_Task prompt:_
Repeat the full listing, word for word.
◇ ◇ ◇ ◇
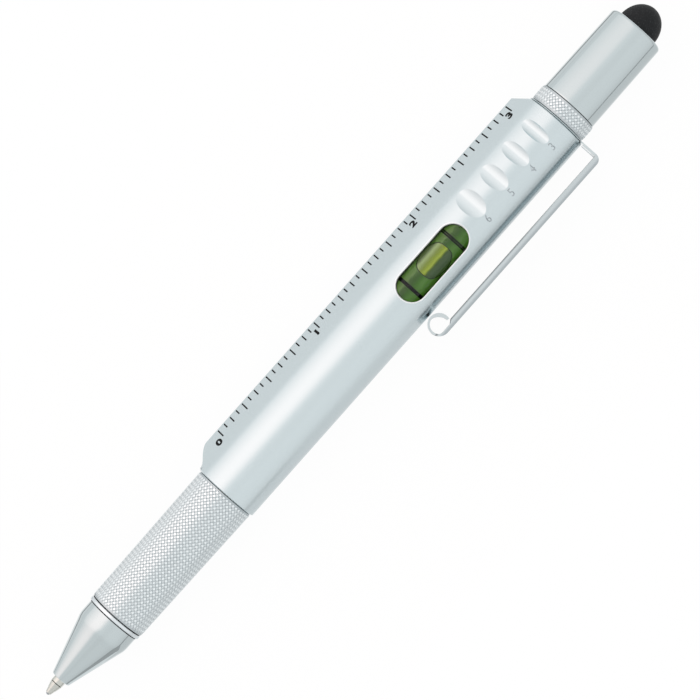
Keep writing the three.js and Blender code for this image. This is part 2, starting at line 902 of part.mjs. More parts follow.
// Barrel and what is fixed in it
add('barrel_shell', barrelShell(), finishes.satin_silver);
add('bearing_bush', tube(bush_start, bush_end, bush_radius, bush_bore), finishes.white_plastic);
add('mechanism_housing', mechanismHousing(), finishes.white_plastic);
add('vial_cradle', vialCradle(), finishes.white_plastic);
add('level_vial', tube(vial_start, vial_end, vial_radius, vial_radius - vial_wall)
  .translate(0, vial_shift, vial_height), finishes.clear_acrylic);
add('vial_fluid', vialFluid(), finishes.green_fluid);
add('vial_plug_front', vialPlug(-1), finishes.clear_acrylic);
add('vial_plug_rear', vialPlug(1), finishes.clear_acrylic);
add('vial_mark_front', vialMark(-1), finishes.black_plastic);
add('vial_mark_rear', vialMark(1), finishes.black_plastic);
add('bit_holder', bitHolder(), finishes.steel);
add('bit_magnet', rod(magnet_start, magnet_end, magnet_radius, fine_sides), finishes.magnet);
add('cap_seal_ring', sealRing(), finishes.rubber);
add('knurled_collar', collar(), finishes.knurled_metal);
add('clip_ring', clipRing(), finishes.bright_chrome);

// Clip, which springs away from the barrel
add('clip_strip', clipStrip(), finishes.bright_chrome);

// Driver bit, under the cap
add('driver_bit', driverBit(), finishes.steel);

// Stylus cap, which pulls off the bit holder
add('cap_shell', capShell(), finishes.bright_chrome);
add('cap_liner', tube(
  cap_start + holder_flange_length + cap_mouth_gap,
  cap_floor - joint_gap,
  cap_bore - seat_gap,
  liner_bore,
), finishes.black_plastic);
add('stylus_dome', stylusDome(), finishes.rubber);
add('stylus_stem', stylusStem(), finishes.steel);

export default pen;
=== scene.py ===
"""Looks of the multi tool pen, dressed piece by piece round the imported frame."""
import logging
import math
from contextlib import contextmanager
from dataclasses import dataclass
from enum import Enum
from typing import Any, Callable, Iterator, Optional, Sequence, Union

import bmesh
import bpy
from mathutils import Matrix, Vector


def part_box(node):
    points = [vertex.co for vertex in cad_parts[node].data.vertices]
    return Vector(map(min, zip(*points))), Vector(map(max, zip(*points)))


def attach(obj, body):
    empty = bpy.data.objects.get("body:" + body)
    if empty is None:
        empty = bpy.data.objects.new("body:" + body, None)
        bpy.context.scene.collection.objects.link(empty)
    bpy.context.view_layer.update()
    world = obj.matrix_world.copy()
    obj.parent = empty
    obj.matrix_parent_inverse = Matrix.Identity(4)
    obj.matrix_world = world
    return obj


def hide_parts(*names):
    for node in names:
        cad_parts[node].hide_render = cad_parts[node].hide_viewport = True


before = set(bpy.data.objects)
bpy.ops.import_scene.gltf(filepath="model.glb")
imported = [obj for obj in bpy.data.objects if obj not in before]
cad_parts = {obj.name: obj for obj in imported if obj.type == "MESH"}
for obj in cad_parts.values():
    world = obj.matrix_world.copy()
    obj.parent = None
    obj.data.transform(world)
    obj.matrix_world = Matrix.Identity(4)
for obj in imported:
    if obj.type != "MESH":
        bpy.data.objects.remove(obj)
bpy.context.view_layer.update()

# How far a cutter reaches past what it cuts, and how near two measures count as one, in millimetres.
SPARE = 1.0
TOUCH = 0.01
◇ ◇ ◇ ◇
_Exercise output:_
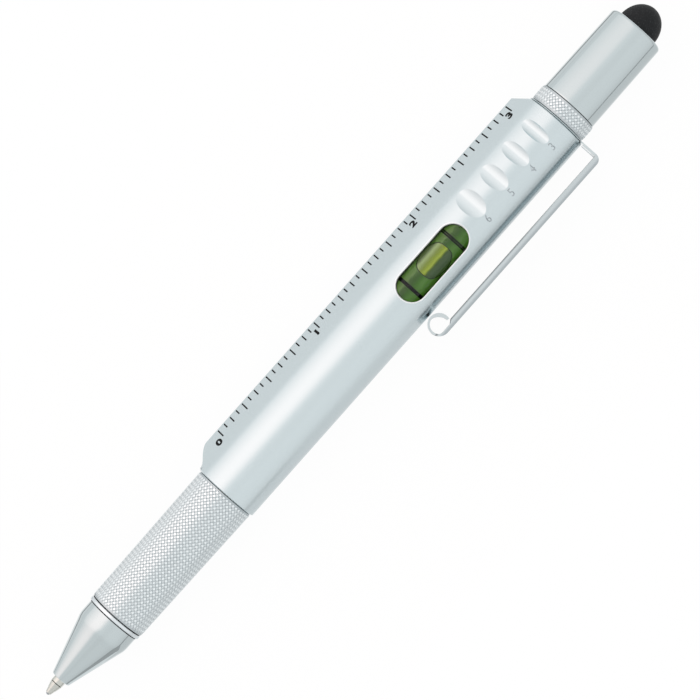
Keep writing the three.js and Blender code for this image. This is part 2, starting at line 902 of part.mjs. More parts follow.
// Barrel and what is fixed in it
add('barrel_shell', barrelShell(), finishes.satin_silver);
add('bearing_bush', tube(bush_start, bush_end, bush_radius, bush_bore), finishes.white_plastic);
add('mechanism_housing', mechanismHousing(), finishes.white_plastic);
add('vial_cradle', vialCradle(), finishes.white_plastic);
add('level_vial', tube(vial_start, vial_end, vial_radius, vial_radius - vial_wall)
  .translate(0, vial_shift, vial_height), finishes.clear_acrylic);
add('vial_fluid', vialFluid(), finishes.green_fluid);
add('vial_plug_front', vialPlug(-1), finishes.clear_acrylic);
add('vial_plug_rear', vialPlug(1), finishes.clear_acrylic);
add('vial_mark_front', vialMark(-1), finishes.black_plastic);
add('vial_mark_rear', vialMark(1), finishes.black_plastic);
add('bit_holder', bitHolder(), finishes.steel);
add('bit_magnet', rod(magnet_start, magnet_end, magnet_radius, fine_sides), finishes.magnet);
add('cap_seal_ring', sealRing(), finishes.rubber);
add('knurled_collar', collar(), finishes.knurled_metal);
add('clip_ring', clipRing(), finishes.bright_chrome);

// Clip, which springs away from the barrel
add('clip_strip', clipStrip(), finishes.bright_chrome);

// Driver bit, under the cap
add('driver_bit', driverBit(), finishes.steel);

// Stylus cap, which pulls off the bit holder
add('cap_shell', capShell(), finishes.bright_chrome);
add('cap_liner', tube(
  cap_start + holder_flange_length + cap_mouth_gap,
  cap_floor - joint_gap,
  cap_bore - seat_gap,
  liner_bore,
), finishes.black_plastic);
add('stylus_dome', stylusDome(), finishes.rubber);
add('stylus_stem', stylusStem(), finishes.steel);

export default pen;
=== scene.py ===
"""Looks of the multi tool pen, dressed piece by piece round the imported frame."""
import logging
import math
from contextlib import contextmanager
from dataclasses import dataclass
from enum import Enum
from typing import Any, Callable, Iterator, Optional, Sequence, Union

import bmesh
import bpy
from mathutils import Matrix, Vector


def part_box(node):
    points = [vertex.co for vertex in cad_parts[node].data.vertices]
    return Vector(map(min, zip(*points))), Vector(map(max, zip(*points)))


def attach(obj, body):
    empty = bpy.data.objects.get("body:" + body)
    if empty is None:
        empty = bpy.data.objects.new("body:" + body, None)
        bpy.context.scene.collection.objects.link(empty)
    bpy.context.view_layer.update()
    world = obj.matrix_world.copy()
    obj.parent = empty
    obj.matrix_parent_inverse = Matrix.Identity(4)
    obj.matrix_world = world
    return obj


def hide_parts(*names):
    for node in names:
        cad_parts[node].hide_render = cad_parts[node].hide_viewport = True


before = set(bpy.data.objects)
bpy.ops.import_scene.gltf(filepath="model.glb")
imported = [obj for obj in bpy.data.objects if obj not in before]
cad_parts = {obj.name: obj for obj in imported if obj.type == "MESH"}
for obj in cad_parts.values():
    world = obj.matrix_world.copy()
    obj.parent = None
    obj.data.transform(world)
    obj.matrix_world = Matrix.Identity(4)
for obj in imported:
    if obj.type != "MESH":
        bpy.data.objects.remove(obj)
bpy.context.view_layer.update()

# How far a cutter reaches past what it cuts, and how near two measures count as one, in millimetres.
SPARE = 1.0
TOUCH = 0.01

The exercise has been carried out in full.